## BEGIN

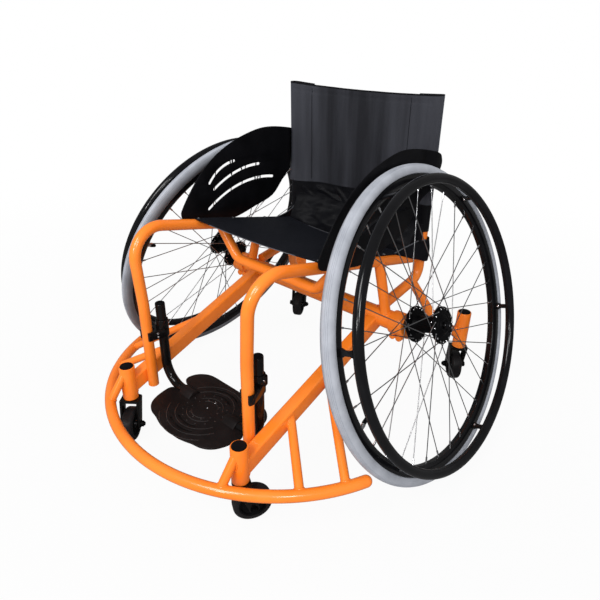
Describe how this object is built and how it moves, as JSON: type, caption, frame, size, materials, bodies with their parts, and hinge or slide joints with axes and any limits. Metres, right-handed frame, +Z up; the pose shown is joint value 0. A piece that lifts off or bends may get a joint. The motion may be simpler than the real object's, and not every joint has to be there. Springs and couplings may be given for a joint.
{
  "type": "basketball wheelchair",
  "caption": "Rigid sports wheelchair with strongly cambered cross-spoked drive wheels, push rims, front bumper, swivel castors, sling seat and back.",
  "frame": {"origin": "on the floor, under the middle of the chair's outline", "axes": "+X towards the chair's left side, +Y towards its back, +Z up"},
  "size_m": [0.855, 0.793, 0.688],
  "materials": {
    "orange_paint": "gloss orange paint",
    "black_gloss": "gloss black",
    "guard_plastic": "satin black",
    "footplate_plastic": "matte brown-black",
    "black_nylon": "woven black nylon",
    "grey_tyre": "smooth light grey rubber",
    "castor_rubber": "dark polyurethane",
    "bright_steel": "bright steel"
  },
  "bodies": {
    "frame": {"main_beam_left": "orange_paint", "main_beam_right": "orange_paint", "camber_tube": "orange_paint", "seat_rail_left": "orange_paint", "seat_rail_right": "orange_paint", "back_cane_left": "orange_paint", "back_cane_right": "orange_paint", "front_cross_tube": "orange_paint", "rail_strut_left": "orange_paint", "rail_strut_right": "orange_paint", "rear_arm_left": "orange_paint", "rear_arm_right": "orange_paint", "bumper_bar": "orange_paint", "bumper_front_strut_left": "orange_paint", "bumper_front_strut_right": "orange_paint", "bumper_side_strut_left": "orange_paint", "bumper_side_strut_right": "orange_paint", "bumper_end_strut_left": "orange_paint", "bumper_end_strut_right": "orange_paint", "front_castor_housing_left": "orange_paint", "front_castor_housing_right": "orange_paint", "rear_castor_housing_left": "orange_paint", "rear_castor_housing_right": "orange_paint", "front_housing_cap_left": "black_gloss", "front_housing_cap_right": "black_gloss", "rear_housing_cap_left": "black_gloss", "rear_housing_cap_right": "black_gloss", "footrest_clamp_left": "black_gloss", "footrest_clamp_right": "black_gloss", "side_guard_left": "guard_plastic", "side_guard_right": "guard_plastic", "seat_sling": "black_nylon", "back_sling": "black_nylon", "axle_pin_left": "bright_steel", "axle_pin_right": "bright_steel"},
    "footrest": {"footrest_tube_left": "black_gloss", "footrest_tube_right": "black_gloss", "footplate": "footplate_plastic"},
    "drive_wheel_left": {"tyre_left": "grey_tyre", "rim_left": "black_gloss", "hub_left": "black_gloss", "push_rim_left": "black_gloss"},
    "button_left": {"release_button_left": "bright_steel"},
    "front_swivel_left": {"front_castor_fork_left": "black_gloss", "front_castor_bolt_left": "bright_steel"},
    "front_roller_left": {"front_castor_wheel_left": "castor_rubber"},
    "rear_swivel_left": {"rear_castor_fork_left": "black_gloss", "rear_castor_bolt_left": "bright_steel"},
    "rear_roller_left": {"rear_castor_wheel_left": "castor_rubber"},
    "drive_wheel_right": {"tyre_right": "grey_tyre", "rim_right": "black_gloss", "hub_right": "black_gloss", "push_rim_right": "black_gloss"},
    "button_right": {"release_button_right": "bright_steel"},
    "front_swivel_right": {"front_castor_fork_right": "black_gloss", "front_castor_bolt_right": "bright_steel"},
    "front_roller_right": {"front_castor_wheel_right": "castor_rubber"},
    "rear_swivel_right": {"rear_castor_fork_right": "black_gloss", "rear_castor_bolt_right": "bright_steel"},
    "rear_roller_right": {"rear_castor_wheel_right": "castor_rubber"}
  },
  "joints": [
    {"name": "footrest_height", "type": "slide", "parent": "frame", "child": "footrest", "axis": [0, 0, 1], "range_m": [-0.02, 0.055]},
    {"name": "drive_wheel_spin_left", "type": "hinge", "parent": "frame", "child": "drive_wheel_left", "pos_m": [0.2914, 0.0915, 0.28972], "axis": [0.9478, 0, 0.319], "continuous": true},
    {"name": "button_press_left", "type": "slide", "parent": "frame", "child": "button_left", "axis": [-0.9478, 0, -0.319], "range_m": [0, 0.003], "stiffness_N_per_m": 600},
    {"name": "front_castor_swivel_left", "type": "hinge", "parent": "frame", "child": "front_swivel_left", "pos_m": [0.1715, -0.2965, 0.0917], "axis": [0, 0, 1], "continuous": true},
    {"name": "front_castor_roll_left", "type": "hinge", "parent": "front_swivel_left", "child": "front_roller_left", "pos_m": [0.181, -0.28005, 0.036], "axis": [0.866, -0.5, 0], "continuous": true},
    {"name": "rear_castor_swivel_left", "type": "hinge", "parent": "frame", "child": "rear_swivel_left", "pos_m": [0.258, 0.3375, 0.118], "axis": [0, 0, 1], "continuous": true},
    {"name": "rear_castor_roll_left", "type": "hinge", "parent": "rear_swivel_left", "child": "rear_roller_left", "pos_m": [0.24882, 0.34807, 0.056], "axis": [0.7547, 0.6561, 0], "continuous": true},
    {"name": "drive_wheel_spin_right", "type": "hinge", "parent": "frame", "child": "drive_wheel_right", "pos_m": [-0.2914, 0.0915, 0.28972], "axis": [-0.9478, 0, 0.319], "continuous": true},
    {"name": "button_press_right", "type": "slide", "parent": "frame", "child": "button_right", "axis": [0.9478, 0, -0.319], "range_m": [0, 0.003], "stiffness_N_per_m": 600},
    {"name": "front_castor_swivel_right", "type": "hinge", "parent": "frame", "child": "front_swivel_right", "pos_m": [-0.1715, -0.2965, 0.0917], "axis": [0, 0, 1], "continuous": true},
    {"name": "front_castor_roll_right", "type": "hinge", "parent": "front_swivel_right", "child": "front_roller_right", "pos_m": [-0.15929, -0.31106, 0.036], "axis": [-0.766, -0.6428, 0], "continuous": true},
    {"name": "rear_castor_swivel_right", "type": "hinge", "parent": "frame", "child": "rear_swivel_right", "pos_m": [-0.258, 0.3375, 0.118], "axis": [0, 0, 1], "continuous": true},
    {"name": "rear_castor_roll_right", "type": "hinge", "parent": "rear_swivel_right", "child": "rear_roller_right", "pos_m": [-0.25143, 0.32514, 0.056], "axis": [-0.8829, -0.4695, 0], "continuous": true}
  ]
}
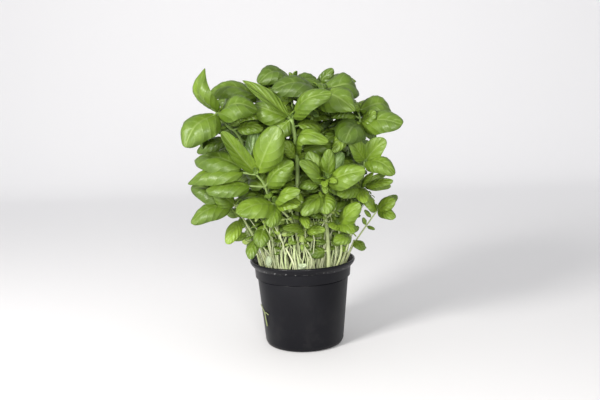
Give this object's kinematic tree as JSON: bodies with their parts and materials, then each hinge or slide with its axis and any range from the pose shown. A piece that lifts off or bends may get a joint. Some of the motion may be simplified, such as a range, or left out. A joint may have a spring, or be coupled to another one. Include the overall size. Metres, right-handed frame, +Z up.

## END

__Given task__.
Search the preceding listing for "joints" and extract every line where it is found.

__Written solution__.
Describe how this object is built and how it moves, as JSON: type, caption, frame, size, materials, bodies with their parts, and hinge or slide joints with axes and any limits. Metres, right-handed frame, +Z up; the pose shown is joint value 0. A piece that lifts off or bends may get a joint. The motion may be simpler than the real object's, and not every joint has to be there. Springs and couplings may be given for a joint.
  "joints": [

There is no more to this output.